Cet album nous propose les six célèbres sonates, et les trois préludes et fugues, mais également quelques pièces annexes dont certaines très inspirées (Andante en ré majeur). Pour la première fois, nous entendons une judicieuse transcription de l'ouverture de l'oratorio «Paulus», toute gorgée de thèmes de chorals qui d'adapte remarquablement à l'orgue.

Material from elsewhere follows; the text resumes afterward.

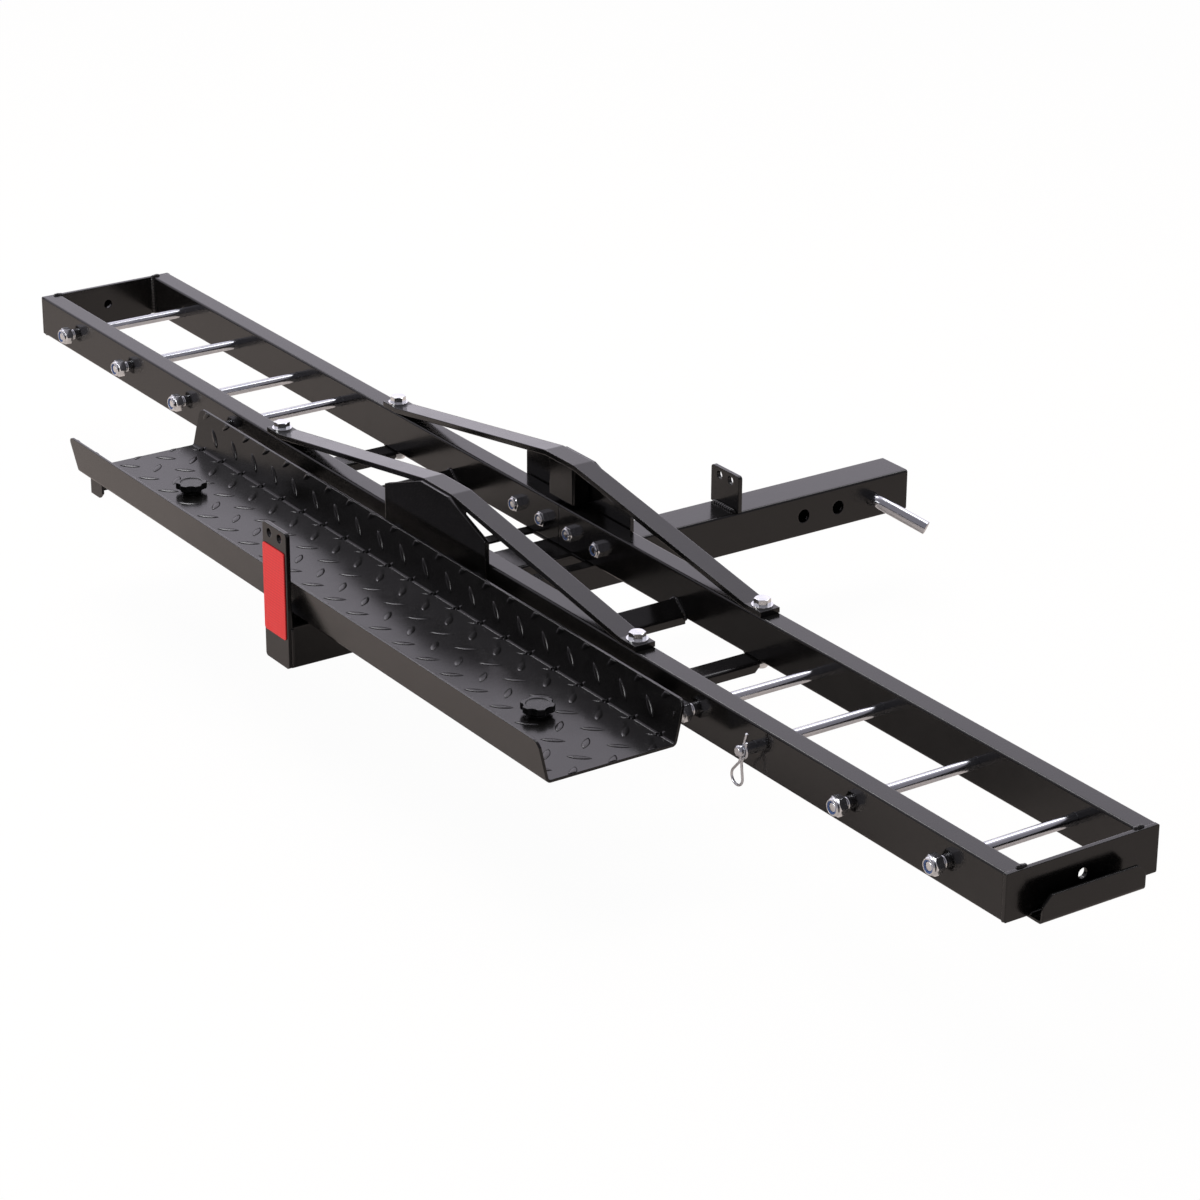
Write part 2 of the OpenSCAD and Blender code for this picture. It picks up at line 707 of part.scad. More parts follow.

L'organiste et pianiste , a fait ses études à Moscou et à Budapest. Il aborde cette œuvre par des couleurs proches de l'orchestre sur cette gigantesque pâte sonore de Riga : Une prise de son bien équilibrée, qui tout comme son interprète, fait largement respirer ces pages, dans des tempi proportionnels à un bel épanouissement du son. Le pianiste n'est pas loin, dans l'usage d'un rubato bien maîtrisé, et surtout des sons parfois lointains, sortis de ce grand clavier de récit, expressif, mystérieux et rêveur à souhait. Nous sommes comblés par un son charmeur, et finalement si près de l'esprit de cette musique. Cela nous épargne des tempi d'enfer, et des mixtures rugissantes, souvent omniprésentes dans plusieurs enregistrements, et un peu hors sujet dans bien des cas. L'équilibre sonore de ces «Walcker» convient mieux à cette littérature par les anches plus fondues dans le reste des jeux, et des mixtures, elles aussi plus intégrées à l'ensemble. Quelques jeux ondulants participent à cette fête musicale, image d'un compositeur heureux, insouciant parfois, amoureux de la vie, et qui aurait sans nul doute adoré cet orgue de Riga, qu'il n'a pas connu, mais qui lui rend ici pleinement justice.